-- start of Records provided --
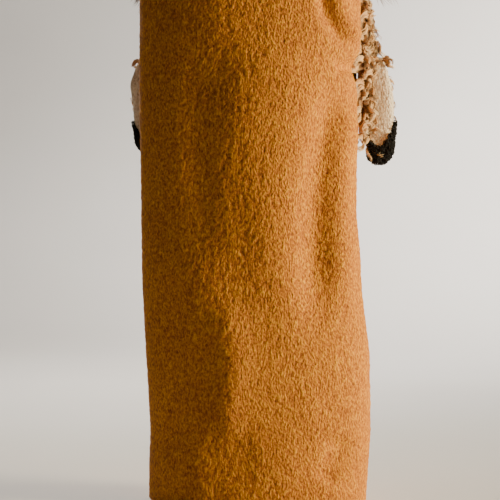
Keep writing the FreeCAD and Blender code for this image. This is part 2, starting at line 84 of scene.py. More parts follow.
def grid_faces(rows, columns, round_it=False):
    """Quads over a grid of corners, row by row; round_it joins the last column to the first."""
    row, column = np.meshgrid(np.arange(rows - 1), np.arange(columns - (not round_it)), indexing="ij")
    a = row * columns + column
    b = row * columns + (column + 1) % columns
    return np.stack([a, b, b + columns, a + columns], -1).reshape(-1, 4)


def grid_of(x, y, z):
    """A grid of corners from three arrays that fit each other's rows and columns."""
    return np.stack(np.broadcast_arrays(x, y, z), -1)


def unit(ways):
    """The same directions, each one long."""
    return ways / np.maximum(np.linalg.norm(ways, axis=-1, keepdims=True), 1e-9)


class Flow:
    """A value in a material's nodes. Arithmetic on it adds Math nodes, and node() adds any other."""

    def __init__(self, tree, socket=None):
        self.tree = tree
        self.socket = socket

    def node(self, kind, settings=None, inputs=None, output=0):
        made = self.tree.nodes.new("ShaderNode" + kind)
        for name, value in (settings or {}).items():
            if name == "stops":
                stops = made.color_ramp.elements
                while len(stops) < len(value):
                    stops.new(0.5)
                for stop, (place, colour) in zip(stops, value):
                    stop.position = place
                    stop.color = (*colour, 1.0)
            else:
                setattr(made, name, value)
        for name, value in (inputs or {}).items():
            if isinstance(value, Flow):
                self.tree.links.new(value.socket, made.inputs[name])
            else:
                made.inputs[name].default_value = value
        return Flow(self.tree, made.outputs[output] if made.outputs else None)

    def texture(self, kind, settings=None, place=None, **inputs):
        """A texture laid over the object where it stands at rest."""
        place = place or self.node("TexCoord", output="Object")
        return self.node("Tex" + kind, settings, {"Vector": place, **inputs})

    def math(self, operation, a, b):
        return self.node("Math", {"operation": operation}, {0: a, 1: b})

    def __add__(self, other):
        return self.math("ADD", self, other)

    def __sub__(self, other):
        return self.math("SUBTRACT", self, other)

    def __mul__(self, other):
        return self.math("MULTIPLY", self, other)

    def between(self, low, high):
        """0 below low and 1 above high."""
        return self.node("MapRange", {}, {"Value": self, "From Min": low, "From Max": high})

    def mixed(self, first, second):
        """The first colour where this is 0, the second where it is 1."""
        first, second = [c if isinstance(c, Flow) else (*c, 1.0) for c in (first, second)]
        return self.node("Mix", {"data_type": "RGBA"}, {0: self, 6: first, 7: second}, 2)


def new_material(name):
    """An empty material and the Flow that adds to it."""
    made = bpy.data.materials.new(name)
    made.use_nodes = True
    made.node_tree.nodes.clear()
    return made, Flow(made.node_tree)


def surface(flow, colour, bump=None, depth=0.0004, **fixed):
    """Ends a material in one Principled shader, with an optional bump from a height."""
    inputs = {"Base Color": colour if isinstance(colour, Flow) else (*colour, 1.0)}
    for name, value in fixed.items():
        inputs[name.replace("_", " ").title().replace("Ior", "IOR")] = value
    if bump is not None:
        inputs["Normal"] = flow.node("Bump", {}, {"Height": bump, "Distance": depth, "Strength": 1.0})
    shader = flow.node("BsdfPrincipled", {}, inputs)
    flow.node("OutputMaterial", {}, {"Surface": shader})


def studio_material():
    made, flow = new_material("studio_paper")
    grain = flow.texture("Noise", Scale=3.0, Detail=2.0)
    surface(flow, grain.mixed((0.56, 0.53, 0.48), (0.62, 0.59, 0.54)), roughness=0.9)
    return made


STUDIO_RADIUS = 3.0
WALL_CURVE = 2.0
WALL_HEIGHT = 3.0
bend = np.linspace(0, math.pi / 2, 13)
curve_r = STUDIO_RADIUS - WALL_CURVE + WALL_CURVE * np.sin(bend)
profile_r = np.concatenate([[0.002, 0.5], curve_r, [STUDIO_RADIUS]])[:, None]
profile_z = np.concatenate([[0.0, 0.0], WALL_CURVE - WALL_CURVE * np.cos(bend), [WALL_HEIGHT]])[:, None]
turn = np.linspace(0, 2 * math.pi, 97)[:-1]
studio_corners = grid_of(profile_r * np.cos(turn), profile_r * np.sin(turn), profile_z)
studio = new_mesh("studio_floor", studio_corners, grid_faces(len(profile_r), len(turn), True))
studio.location.z = cad_box[0][2] - 0.0005
studio.data.materials.append(studio_material())


def lamp(name, place, aim, size, watts, colour, spread=180):
    """A square soft lamp that the camera doesn't see, shining within spread degrees."""
    data = bpy.data.lights.new(name, "AREA")
    data.spread = math.radians(spread)
    data.size = size
    data.energy = watts
    data.color = colour
    made = bpy.data.objects.new(name, data)
    bpy.context.collection.objects.link(made)
    made.location = place
    made.rotation_euler = (Vector(aim) - Vector(place)).to_track_quat("-Z", "Y").to_euler()
    made.visible_camera = False
    return made


lamp("key", (-1.53, 0.25, 0.36), (0, 0, 0.19), 0.50, 7.2, (1.0, 0.86, 0.55), 58)
lamp("face", (0.5, -1.4, 0.7), (0, 0, 0.25), 0.8, 9.0, (1.0, 0.96, 0.90), 75)
lamp("wall", (-0.8, -1.6, 1.5), (-0.25, -2.8, 0.1), 0.9, 52.0, (1.0, 0.965, 0.94), 150)
lamp("floor", (-0.3, -1.3, 1.8), (-0.25, -1.45, 0.0), 0.8, 13.0, (1.0, 0.965, 0.94), 84)
world = bpy.data.worlds.new("studio_air")
bpy.context.scene.world = world
world.use_nodes = True
world.node_tree.nodes["Background"].inputs["Color"].default_value = (0.93, 0.95, 1.0, 1.0)
world.node_tree.nodes["Background"].inputs["Strength"].default_value = 0.01

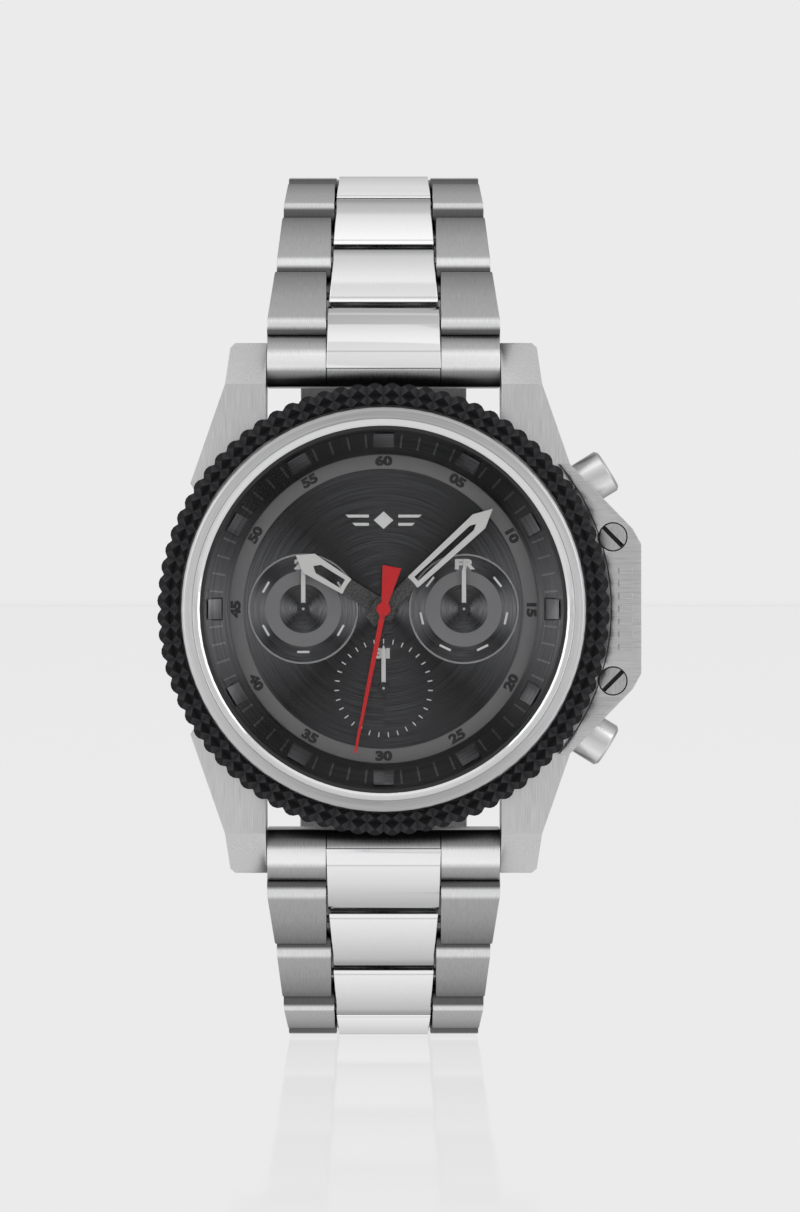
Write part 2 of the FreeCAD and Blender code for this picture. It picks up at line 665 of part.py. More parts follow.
-- end of Records provided --
- What to produce
Write out every line of the material again, exactly as it reads.

- Reply to the exercise
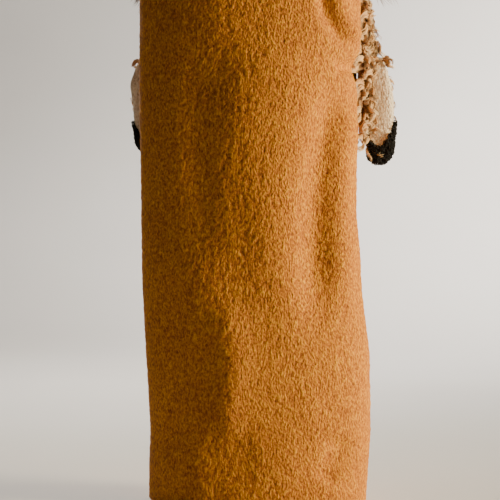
Keep writing the FreeCAD and Blender code for this image. This is part 2, starting at line 84 of scene.py. More parts follow.
def grid_faces(rows, columns, round_it=False):
    """Quads over a grid of corners, row by row; round_it joins the last column to the first."""
    row, column = np.meshgrid(np.arange(rows - 1), np.arange(columns - (not round_it)), indexing="ij")
    a = row * columns + column
    b = row * columns + (column + 1) % columns
    return np.stack([a, b, b + columns, a + columns], -1).reshape(-1, 4)


def grid_of(x, y, z):
    """A grid of corners from three arrays that fit each other's rows and columns."""
    return np.stack(np.broadcast_arrays(x, y, z), -1)


def unit(ways):
    """The same directions, each one long."""
    return ways / np.maximum(np.linalg.norm(ways, axis=-1, keepdims=True), 1e-9)


class Flow:
    """A value in a material's nodes. Arithmetic on it adds Math nodes, and node() adds any other."""

    def __init__(self, tree, socket=None):
        self.tree = tree
        self.socket = socket

    def node(self, kind, settings=None, inputs=None, output=0):
        made = self.tree.nodes.new("ShaderNode" + kind)
        for name, value in (settings or {}).items():
            if name == "stops":
                stops = made.color_ramp.elements
                while len(stops) < len(value):
                    stops.new(0.5)
                for stop, (place, colour) in zip(stops, value):
                    stop.position = place
                    stop.color = (*colour, 1.0)
            else:
                setattr(made, name, value)
        for name, value in (inputs or {}).items():
            if isinstance(value, Flow):
                self.tree.links.new(value.socket, made.inputs[name])
            else:
                made.inputs[name].default_value = value
        return Flow(self.tree, made.outputs[output] if made.outputs else None)

    def texture(self, kind, settings=None, place=None, **inputs):
        """A texture laid over the object where it stands at rest."""
        place = place or self.node("TexCoord", output="Object")
        return self.node("Tex" + kind, settings, {"Vector": place, **inputs})

    def math(self, operation, a, b):
        return self.node("Math", {"operation": operation}, {0: a, 1: b})

    def __add__(self, other):
        return self.math("ADD", self, other)

    def __sub__(self, other):
        return self.math("SUBTRACT", self, other)

    def __mul__(self, other):
        return self.math("MULTIPLY", self, other)

    def between(self, low, high):
        """0 below low and 1 above high."""
        return self.node("MapRange", {}, {"Value": self, "From Min": low, "From Max": high})

    def mixed(self, first, second):
        """The first colour where this is 0, the second where it is 1."""
        first, second = [c if isinstance(c, Flow) else (*c, 1.0) for c in (first, second)]
        return self.node("Mix", {"data_type": "RGBA"}, {0: self, 6: first, 7: second}, 2)


def new_material(name):
    """An empty material and the Flow that adds to it."""
    made = bpy.data.materials.new(name)
    made.use_nodes = True
    made.node_tree.nodes.clear()
    return made, Flow(made.node_tree)


def surface(flow, colour, bump=None, depth=0.0004, **fixed):
    """Ends a material in one Principled shader, with an optional bump from a height."""
    inputs = {"Base Color": colour if isinstance(colour, Flow) else (*colour, 1.0)}
    for name, value in fixed.items():
        inputs[name.replace("_", " ").title().replace("Ior", "IOR")] = value
    if bump is not None:
        inputs["Normal"] = flow.node("Bump", {}, {"Height": bump, "Distance": depth, "Strength": 1.0})
    shader = flow.node("BsdfPrincipled", {}, inputs)
    flow.node("OutputMaterial", {}, {"Surface": shader})


def studio_material():
    made, flow = new_material("studio_paper")
    grain = flow.texture("Noise", Scale=3.0, Detail=2.0)
    surface(flow, grain.mixed((0.56, 0.53, 0.48), (0.62, 0.59, 0.54)), roughness=0.9)
    return made


STUDIO_RADIUS = 3.0
WALL_CURVE = 2.0
WALL_HEIGHT = 3.0
bend = np.linspace(0, math.pi / 2, 13)
curve_r = STUDIO_RADIUS - WALL_CURVE + WALL_CURVE * np.sin(bend)
profile_r = np.concatenate([[0.002, 0.5], curve_r, [STUDIO_RADIUS]])[:, None]
profile_z = np.concatenate([[0.0, 0.0], WALL_CURVE - WALL_CURVE * np.cos(bend), [WALL_HEIGHT]])[:, None]
turn = np.linspace(0, 2 * math.pi, 97)[:-1]
studio_corners = grid_of(profile_r * np.cos(turn), profile_r * np.sin(turn), profile_z)
studio = new_mesh("studio_floor", studio_corners, grid_faces(len(profile_r), len(turn), True))
studio.location.z = cad_box[0][2] - 0.0005
studio.data.materials.append(studio_material())


def lamp(name, place, aim, size, watts, colour, spread=180):
    """A square soft lamp that the camera doesn't see, shining within spread degrees."""
    data = bpy.data.lights.new(name, "AREA")
    data.spread = math.radians(spread)
    data.size = size
    data.energy = watts
    data.color = colour
    made = bpy.data.objects.new(name, data)
    bpy.context.collection.objects.link(made)
    made.location = place
    made.rotation_euler = (Vector(aim) - Vector(place)).to_track_quat("-Z", "Y").to_euler()
    made.visible_camera = False
    return made


lamp("key", (-1.53, 0.25, 0.36), (0, 0, 0.19), 0.50, 7.2, (1.0, 0.86, 0.55), 58)
lamp("face", (0.5, -1.4, 0.7), (0, 0, 0.25), 0.8, 9.0, (1.0, 0.96, 0.90), 75)
lamp("wall", (-0.8, -1.6, 1.5), (-0.25, -2.8, 0.1), 0.9, 52.0, (1.0, 0.965, 0.94), 150)
lamp("floor", (-0.3, -1.3, 1.8), (-0.25, -1.45, 0.0), 0.8, 13.0, (1.0, 0.965, 0.94), 84)
world = bpy.data.worlds.new("studio_air")
bpy.context.scene.world = world
world.use_nodes = True
world.node_tree.nodes["Background"].inputs["Color"].default_value = (0.93, 0.95, 1.0, 1.0)
world.node_tree.nodes["Background"].inputs["Strength"].default_value = 0.01

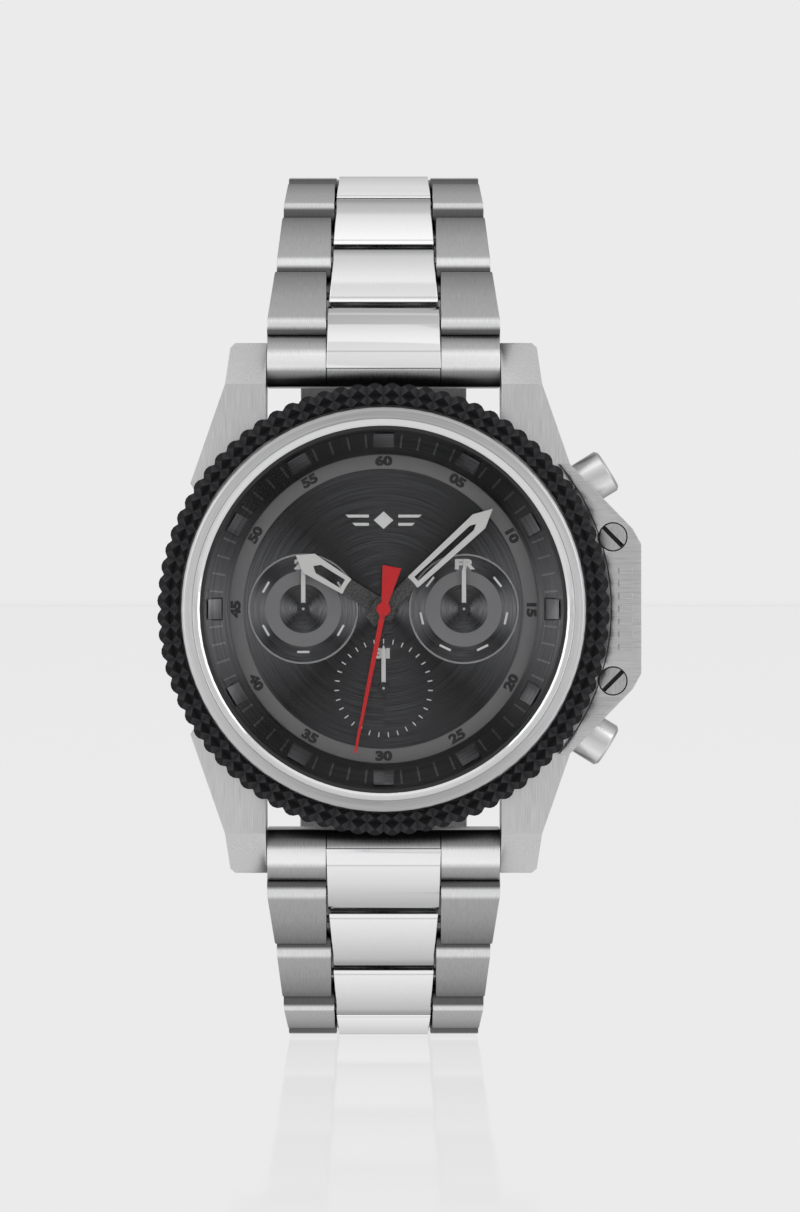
Write part 2 of the FreeCAD and Blender code for this picture. It picks up at line 665 of part.py. More parts follow.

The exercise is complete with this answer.